### [Requirements]
Extract, word for word, every line from the one containing "the legs' ends." through the one containing "for node in", with both end lines kept.
** BEGIN **
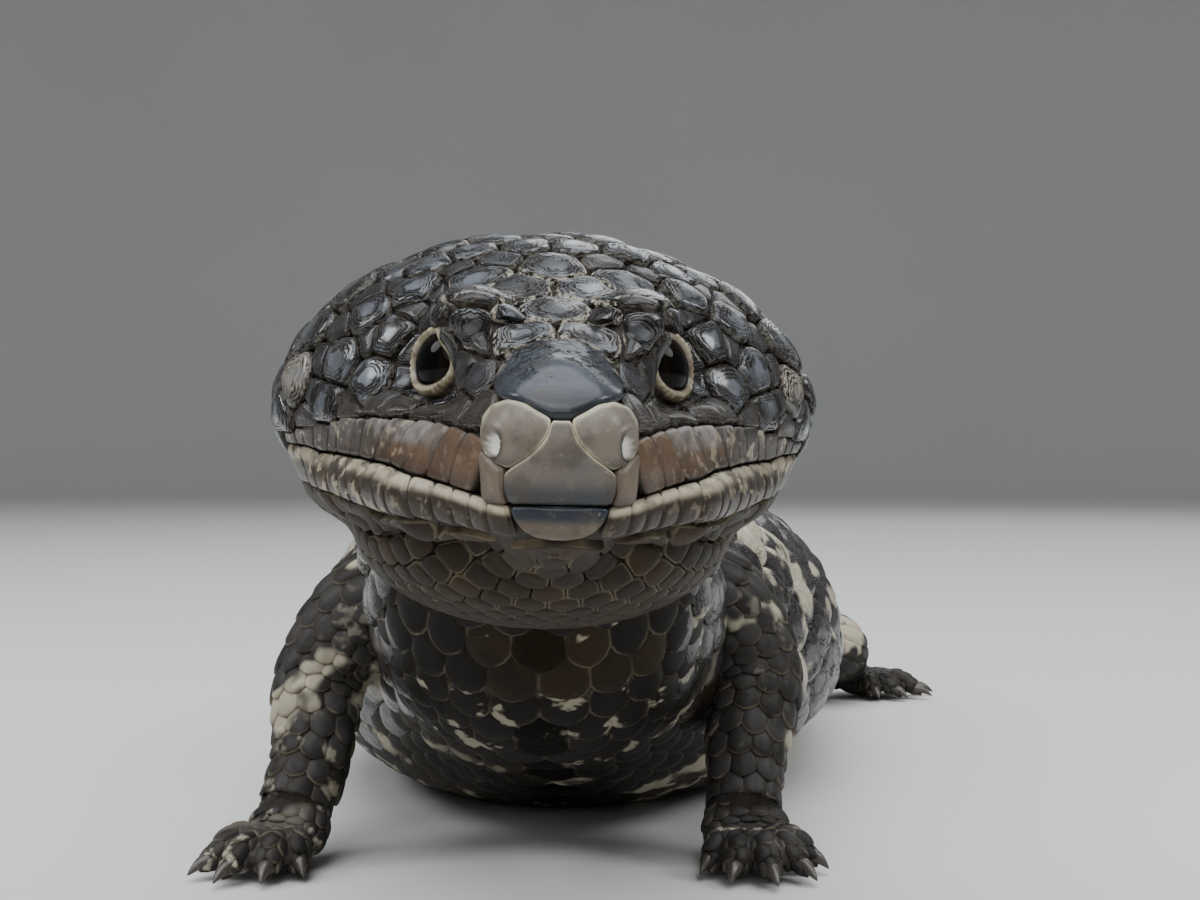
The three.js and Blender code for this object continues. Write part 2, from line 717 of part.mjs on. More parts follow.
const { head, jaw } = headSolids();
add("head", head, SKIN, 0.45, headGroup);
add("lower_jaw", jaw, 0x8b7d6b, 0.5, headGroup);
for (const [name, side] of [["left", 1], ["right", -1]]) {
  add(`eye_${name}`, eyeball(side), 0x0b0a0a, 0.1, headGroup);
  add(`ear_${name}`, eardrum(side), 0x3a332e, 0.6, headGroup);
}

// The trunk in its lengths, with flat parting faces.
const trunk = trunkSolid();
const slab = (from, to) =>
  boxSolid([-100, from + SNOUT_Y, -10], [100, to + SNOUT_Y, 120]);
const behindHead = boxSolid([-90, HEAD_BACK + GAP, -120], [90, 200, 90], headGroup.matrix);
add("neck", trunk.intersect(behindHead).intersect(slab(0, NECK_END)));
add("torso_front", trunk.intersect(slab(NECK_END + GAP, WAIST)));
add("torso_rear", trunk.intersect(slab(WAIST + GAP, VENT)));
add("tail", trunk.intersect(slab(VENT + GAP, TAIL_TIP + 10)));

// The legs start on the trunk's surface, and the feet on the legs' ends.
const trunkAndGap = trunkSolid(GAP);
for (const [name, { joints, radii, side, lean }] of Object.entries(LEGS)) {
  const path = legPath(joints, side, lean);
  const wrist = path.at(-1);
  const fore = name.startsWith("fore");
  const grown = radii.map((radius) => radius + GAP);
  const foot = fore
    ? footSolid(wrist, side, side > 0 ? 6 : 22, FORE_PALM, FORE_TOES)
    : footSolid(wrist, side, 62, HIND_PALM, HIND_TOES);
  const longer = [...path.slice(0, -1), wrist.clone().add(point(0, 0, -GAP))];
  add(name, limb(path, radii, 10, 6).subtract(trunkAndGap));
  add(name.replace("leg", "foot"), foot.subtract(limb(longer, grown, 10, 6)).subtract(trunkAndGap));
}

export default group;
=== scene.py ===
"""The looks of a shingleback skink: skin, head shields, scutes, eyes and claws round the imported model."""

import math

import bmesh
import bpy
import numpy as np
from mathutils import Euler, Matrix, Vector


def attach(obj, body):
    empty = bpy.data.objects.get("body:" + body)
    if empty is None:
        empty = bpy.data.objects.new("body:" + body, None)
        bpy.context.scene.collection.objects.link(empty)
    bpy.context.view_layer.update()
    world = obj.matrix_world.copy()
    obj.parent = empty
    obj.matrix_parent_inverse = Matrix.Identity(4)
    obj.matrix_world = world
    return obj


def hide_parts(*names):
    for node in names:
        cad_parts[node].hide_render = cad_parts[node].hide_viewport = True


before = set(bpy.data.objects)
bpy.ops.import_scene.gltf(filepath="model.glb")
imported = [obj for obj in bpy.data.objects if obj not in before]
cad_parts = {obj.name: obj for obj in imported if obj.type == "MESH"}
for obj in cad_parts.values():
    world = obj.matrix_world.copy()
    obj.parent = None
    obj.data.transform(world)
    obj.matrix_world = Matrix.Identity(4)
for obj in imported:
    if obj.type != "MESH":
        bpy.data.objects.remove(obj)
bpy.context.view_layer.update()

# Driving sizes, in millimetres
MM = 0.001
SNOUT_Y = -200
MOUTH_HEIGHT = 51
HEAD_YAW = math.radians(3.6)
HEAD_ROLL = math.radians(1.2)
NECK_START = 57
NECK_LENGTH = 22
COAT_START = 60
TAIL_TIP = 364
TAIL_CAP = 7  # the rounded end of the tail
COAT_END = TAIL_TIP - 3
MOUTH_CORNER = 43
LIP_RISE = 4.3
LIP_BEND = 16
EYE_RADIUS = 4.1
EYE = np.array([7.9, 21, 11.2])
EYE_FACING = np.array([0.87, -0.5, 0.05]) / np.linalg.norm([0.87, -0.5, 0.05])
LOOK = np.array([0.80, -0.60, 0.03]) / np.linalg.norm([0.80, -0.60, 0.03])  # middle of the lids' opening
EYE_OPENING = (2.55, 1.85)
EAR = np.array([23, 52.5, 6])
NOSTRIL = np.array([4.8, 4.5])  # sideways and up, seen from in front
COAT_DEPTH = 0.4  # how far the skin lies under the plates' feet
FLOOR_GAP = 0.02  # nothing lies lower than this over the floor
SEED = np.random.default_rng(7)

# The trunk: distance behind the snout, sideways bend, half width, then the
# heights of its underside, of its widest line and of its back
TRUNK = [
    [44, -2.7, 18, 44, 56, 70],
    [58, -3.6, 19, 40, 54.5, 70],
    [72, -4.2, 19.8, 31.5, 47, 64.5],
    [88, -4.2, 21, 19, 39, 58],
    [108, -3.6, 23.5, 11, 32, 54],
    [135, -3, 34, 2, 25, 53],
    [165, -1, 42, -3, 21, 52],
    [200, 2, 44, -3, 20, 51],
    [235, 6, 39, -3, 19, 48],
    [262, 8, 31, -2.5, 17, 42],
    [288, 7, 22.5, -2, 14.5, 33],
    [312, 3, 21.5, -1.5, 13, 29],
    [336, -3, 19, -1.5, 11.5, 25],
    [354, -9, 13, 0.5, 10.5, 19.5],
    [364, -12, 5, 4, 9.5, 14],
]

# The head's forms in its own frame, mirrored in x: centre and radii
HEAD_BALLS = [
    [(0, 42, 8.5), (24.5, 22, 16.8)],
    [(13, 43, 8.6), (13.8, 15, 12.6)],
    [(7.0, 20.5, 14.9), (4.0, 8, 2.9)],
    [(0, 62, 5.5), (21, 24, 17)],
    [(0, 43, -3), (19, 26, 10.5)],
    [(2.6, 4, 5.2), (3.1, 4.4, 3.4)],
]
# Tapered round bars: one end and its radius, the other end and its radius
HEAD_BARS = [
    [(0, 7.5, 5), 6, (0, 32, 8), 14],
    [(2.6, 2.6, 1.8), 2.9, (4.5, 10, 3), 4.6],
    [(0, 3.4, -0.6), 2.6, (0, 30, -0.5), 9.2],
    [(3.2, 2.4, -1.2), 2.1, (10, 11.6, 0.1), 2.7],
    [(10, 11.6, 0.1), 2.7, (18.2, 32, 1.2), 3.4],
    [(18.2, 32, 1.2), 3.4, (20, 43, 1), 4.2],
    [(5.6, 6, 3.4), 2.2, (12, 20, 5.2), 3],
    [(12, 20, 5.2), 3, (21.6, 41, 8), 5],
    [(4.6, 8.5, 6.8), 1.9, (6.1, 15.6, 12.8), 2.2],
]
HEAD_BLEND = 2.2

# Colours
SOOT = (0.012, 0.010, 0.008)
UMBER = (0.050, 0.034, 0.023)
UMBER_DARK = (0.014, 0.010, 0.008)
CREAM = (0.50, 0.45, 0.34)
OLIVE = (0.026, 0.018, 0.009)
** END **
### [Written response]
// The legs start on the trunk's surface, and the feet on the legs' ends.
const trunkAndGap = trunkSolid(GAP);
for (const [name, { joints, radii, side, lean }] of Object.entries(LEGS)) {
  const path = legPath(joints, side, lean);
  const wrist = path.at(-1);
  const fore = name.startsWith("fore");
  const grown = radii.map((radius) => radius + GAP);
  const foot = fore
    ? footSolid(wrist, side, side > 0 ? 6 : 22, FORE_PALM, FORE_TOES)
    : footSolid(wrist, side, 62, HIND_PALM, HIND_TOES);
  const longer = [...path.slice(0, -1), wrist.clone().add(point(0, 0, -GAP))];
  add(name, limb(path, radii, 10, 6).subtract(trunkAndGap));
  add(name.replace("leg", "foot"), foot.subtract(limb(longer, grown, 10, 6)).subtract(trunkAndGap));
}

export default group;
=== scene.py ===
"""The looks of a shingleback skink: skin, head shields, scutes, eyes and claws round the imported model."""

import math

import bmesh
import bpy
import numpy as np
from mathutils import Euler, Matrix, Vector


def attach(obj, body):
    empty = bpy.data.objects.get("body:" + body)
    if empty is None:
        empty = bpy.data.objects.new("body:" + body, None)
        bpy.context.scene.collection.objects.link(empty)
    bpy.context.view_layer.update()
    world = obj.matrix_world.copy()
    obj.parent = empty
    obj.matrix_parent_inverse = Matrix.Identity(4)
    obj.matrix_world = world
    return obj


def hide_parts(*names):
    for node in names:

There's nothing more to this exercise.